Rubin has spent 20 years in publishing in New York. It must be tough pouring your energy into authors who get rich and famous while all you get is a couple of lines in the acknowledgements. So it was only a matter of time before Rubin did her very own book. Someone suggested she wrote about power and with evangelical zeal, Rubin threw together a few powerful key words, names, stories and quotes.

It's a truth that, with self-help books, you don't need wisdom or originality to sell copies. The material in John Gray's hugely successful recent book, Men are from Venus, Women are from Mars, was a new spin on old ideas, but it was timely, with a title that caught the imagination.

Rubin's unlikely but attention-getting spin on women and power is that women who feel they want and deserve more out of life should behave like princesses - steely sovereigns, canny fighters. "A princessa requires happiness, satisfaction, true love, money and freedom". The Princessa is intended as a combat manual in three parts: "The Book of Strategy", "The Book of Tactics" and the "Book of Subtle Weapons".

You see, women live in "a troubled and embattled domain". It's no good fighting for power at work and in relationships in the same way men do, because we'll go on losing. We've got to fight another way. We need to learn about the vast wealth of our femininity: to be brilliantly disruptive, to use our bodies, our intellect and our looks.

We have to be spies, create tension, accept presents, and understand there is only one strategy for a true princessa: a combination of love and war. We have to learn not to fade into the background and, when in doubt, wear a long black dress, sunglasses and a wide-brimmed hat to meetings - everyone will remember you.

There are stories about or quotes from Diane Arbus, Walt Whitman, Montaigne, Mark Twain, Hannah Arendt, Rainer Maria Rilke, Golda Meir, E M Forster, Mrs Thatcher, Melanie Klein, George Eliot, Eleanor Roosevelt, Benazir Bhutto, Scheherezade, Lady Macbeth and many more to substantiate Rubin's theories and convince you you're not reading a book written by any old schlep.
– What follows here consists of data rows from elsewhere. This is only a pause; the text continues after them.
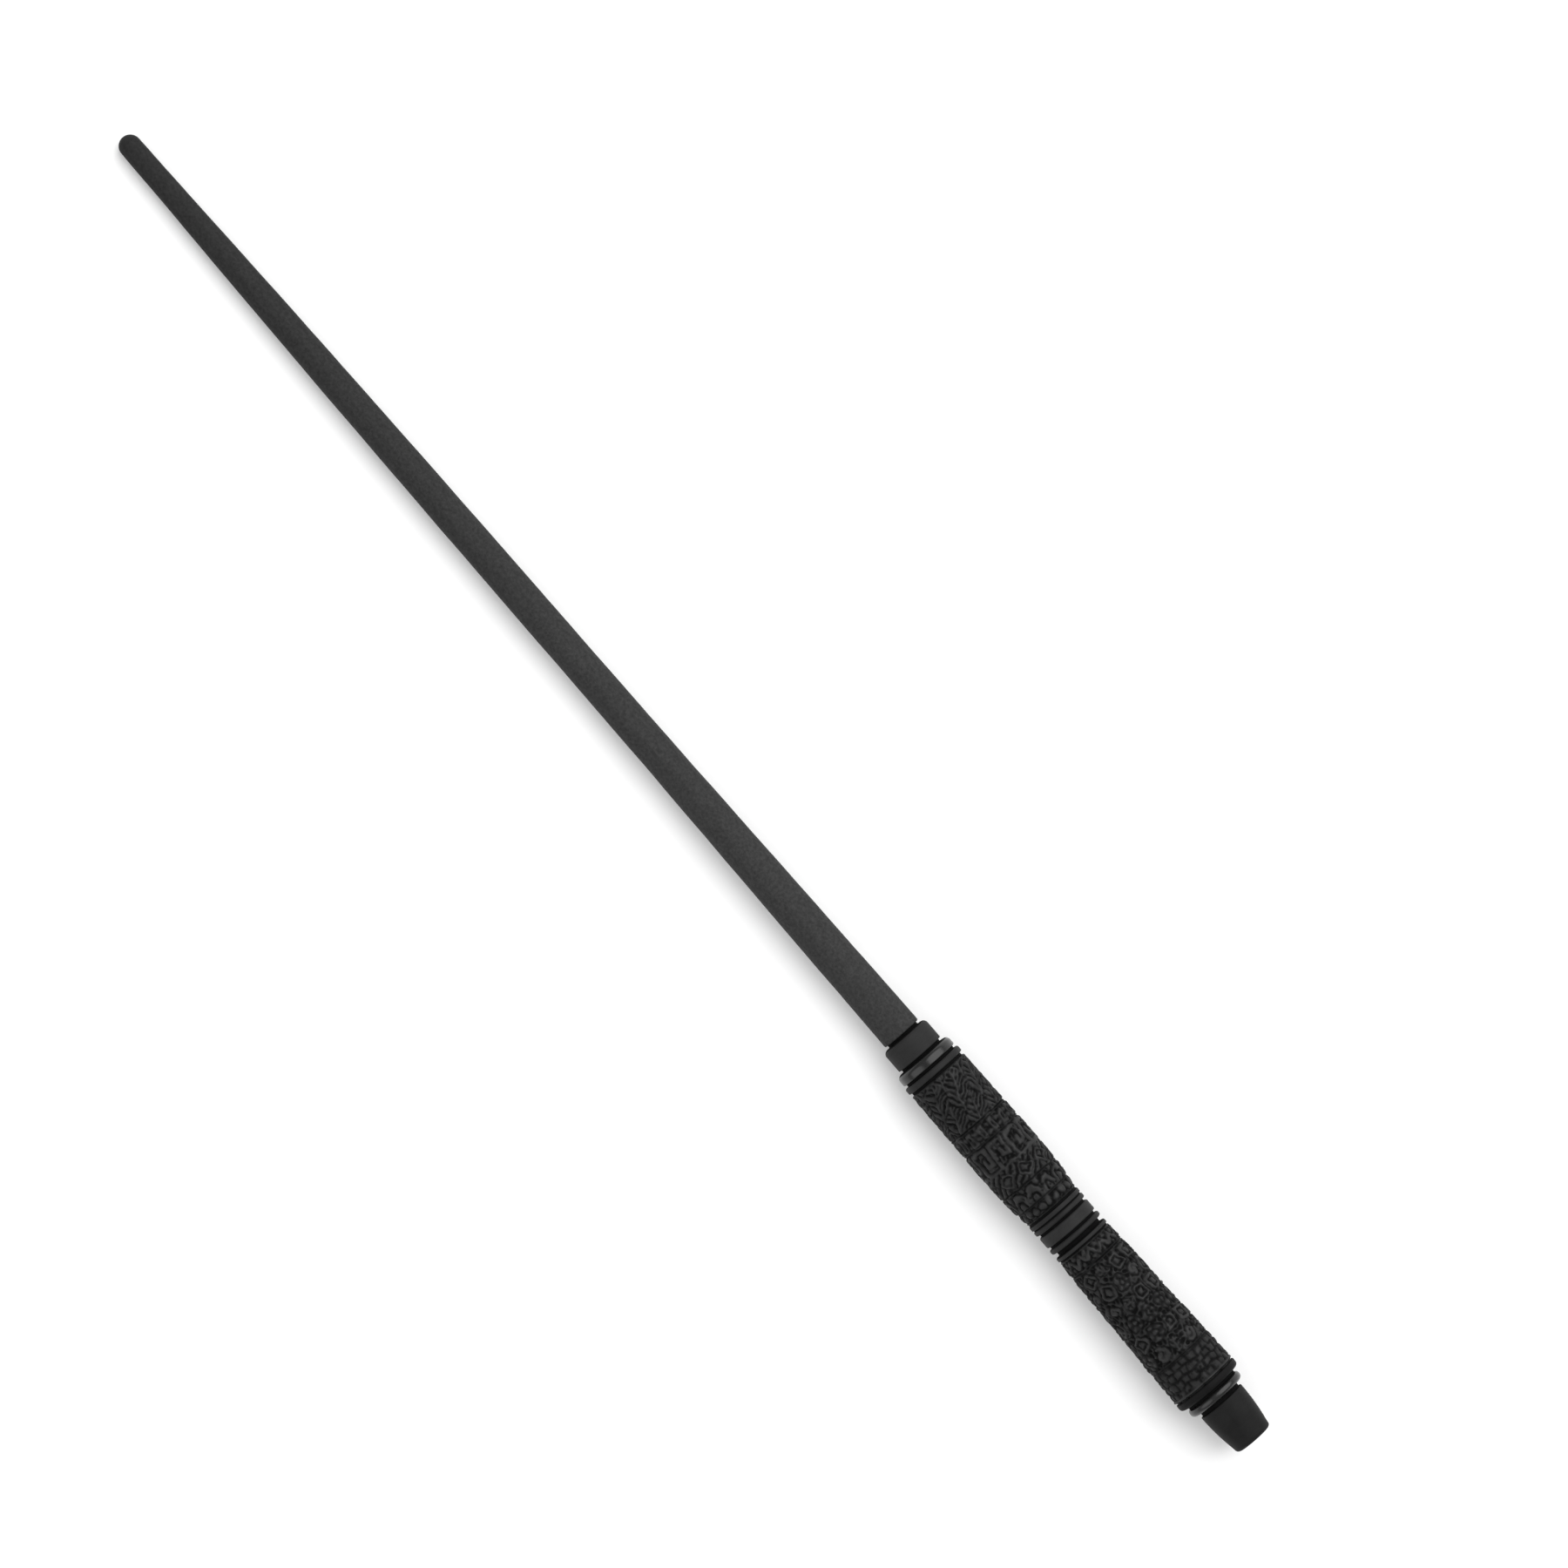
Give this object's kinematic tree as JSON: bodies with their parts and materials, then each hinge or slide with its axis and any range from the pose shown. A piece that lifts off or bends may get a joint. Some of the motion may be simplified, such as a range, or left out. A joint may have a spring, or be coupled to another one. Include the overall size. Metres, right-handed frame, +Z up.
{
  "type": "magic wand",
  "caption": "Tapered matt black wand with turned collar rings, relief-carved grips, a banded waist and a screw-on tapered pommel.",
  "frame": {"origin": "centre of the pommel's flat end face", "axes": "+X along the wand from the pommel to the tip, +Z up with the wand level"},
  "size_m": [0.35, 0.0152, 0.0152],
  "materials": {
    "shaft_black": "matt charcoal with a faint lengthwise grain",
    "carved_black": "satin black relief, darker in its recesses",
    "satin_black": "turned satin black",
    "gloss_black": "half-gloss black",
    "steel": "plain drawn steel",
    "brass": "turned brass"
  },
  "bodies": {
    "wand": {"core_rod": "steel", "shaft": "shaft_black", "collar": "satin_black", "collar_bead": "gloss_black", "front_ring": "satin_black", "upper_grip": "carved_black", "waist_ring_1": "satin_black", "waist_ring_2": "satin_black", "waist_band": "gloss_black", "waist_ring_3": "satin_black", "waist_ring_4": "satin_black", "lower_grip": "carved_black", "end_ring": "satin_black", "clamp_washer": "steel", "clamp_nut": "steel"},
    "bead": {"pommel_bead": "gloss_black"},
    "pommel": {"pommel": "satin_black", "pommel_insert": "brass"}
  },
  "joints": [
    {"name": "pommel_travel", "type": "slide", "parent": "wand", "child": "bead", "axis": [-1, 0, 0], "range_m": [0, 0.005]},
    {"name": "pommel_turn", "type": "hinge", "parent": "bead", "child": "pommel", "pos_m": [0, 0, 0], "axis": [-1, 0, 0], "range_deg": [0, 3600]}
  ],
  "couplings": [
    {"joint": "pommel_turn", "follows": "pommel_travel", "rad_per_m": 12566}
  ]
}
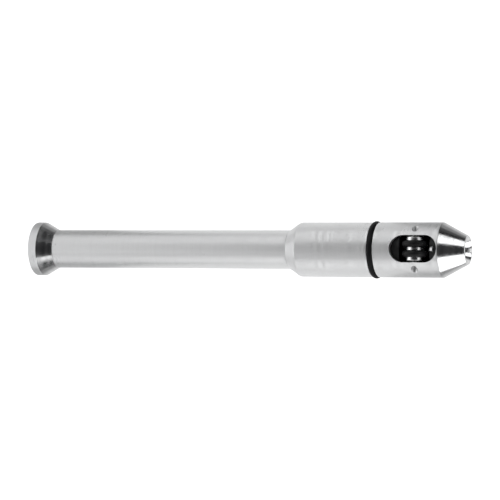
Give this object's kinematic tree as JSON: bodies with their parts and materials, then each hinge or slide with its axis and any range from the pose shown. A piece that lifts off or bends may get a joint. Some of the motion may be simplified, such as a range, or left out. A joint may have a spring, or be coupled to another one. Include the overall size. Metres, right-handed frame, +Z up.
{
  "type": "filler rod feed pen",
  "caption": "Slim metal pen that feeds a welding filler rod with a thumb roller set in a window in its head, with a flared tail, a seal ring and a conical nose.",
  "frame": {"origin": "middle of the pen's length, on the surface that the seal ring rests on, below the pen's axis", "axes": "+X along the pen out of the nose, +Z up out of the roller window, +Y across the pen along the roller's axle"},
  "size_m": [0.1694, 0.0208, 0.0217],
  "materials": {
    "blasted_aluminium": "fine bead blasted and clear anodised, satin silver",
    "polished_aluminium": "bright turned, with fine ring marks",
    "polished_spool": "bright polished",
    "black_rubber": "satin moulded nitrile rubber",
    "black_acetal": "machined black plastic with a slight sheen",
    "steel": "ground stainless steel",
    "screw_steel": "small socket grub screws, bright edges",
    "spring_steel": "drawn spring wire",
    "bronze": "oiled bearing bronze"
  },
  "bodies": {
    "body": {"tail_cap": "polished_aluminium", "handle_tube": "blasted_aluminium", "barrel": "blasted_aluminium", "seal_ring": "black_rubber", "head_shell": "blasted_aluminium", "nose_cone": "polished_aluminium", "roller_cradle": "black_acetal", "rear_guide": "black_acetal", "front_guide": "steel", "roller_axle": "steel", "roller_washer_left": "black_acetal", "roller_washer_right": "black_acetal", "axle_screw_left": "screw_steel", "axle_screw_right": "screw_steel", "pressure_spring_front": "spring_steel", "pressure_spring_rear": "spring_steel"},
    "thumb_roller": {"feed_roller": "polished_spool", "roller_tyre_left": "black_rubber", "roller_tyre_right": "black_rubber", "roller_bush_left": "bronze", "roller_bush_right": "bronze"},
    "pressure_carriage": {"pressure_carriage": "black_acetal", "idler_axle": "steel"},
    "idler_wheel": {"idler_wheel": "steel"}
  },
  "joints": [
    {"name": "thumb_roller_spin", "type": "hinge", "parent": "body", "child": "thumb_roller", "pos_m": [0.06675, 0, 0.0171], "axis": [0, 1, 0], "continuous": true},
    {"name": "carriage_slide", "type": "slide", "parent": "body", "child": "pressure_carriage", "axis": [0, 0, -1], "range_m": [0, 0.0021], "stiffness_N_per_m": 700, "springref_m": -0.0012, "deforming": ["pressure_spring_front", "pressure_spring_rear"]},
    {"name": "idler_spin", "type": "hinge", "parent": "pressure_carriage", "child": "idler_wheel", "pos_m": [0.06675, 0, 0.0098], "axis": [0, 1, 0], "continuous": true}
  ],
  "couplings": [
    {"joint": "idler_spin", "follows": "thumb_roller_spin", "ratio": -1.7885}
  ]
}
Hell - she even invokes Nelson Mandela's inaugural speech.

It'll be fascinating to see how Rubin conducts herself when she's over here on her book tour. Journalists and presenters should be prepared to interview a woman with a plunging neckline who's dabbing the tears from her eyes while flashing an emerald knuckleduster. You see, truly powerful women know that "Tears are a freedom of speech issue". "Jewels talk." and "A woman's breasts are a source of hidden power". Groundbreaking, or what?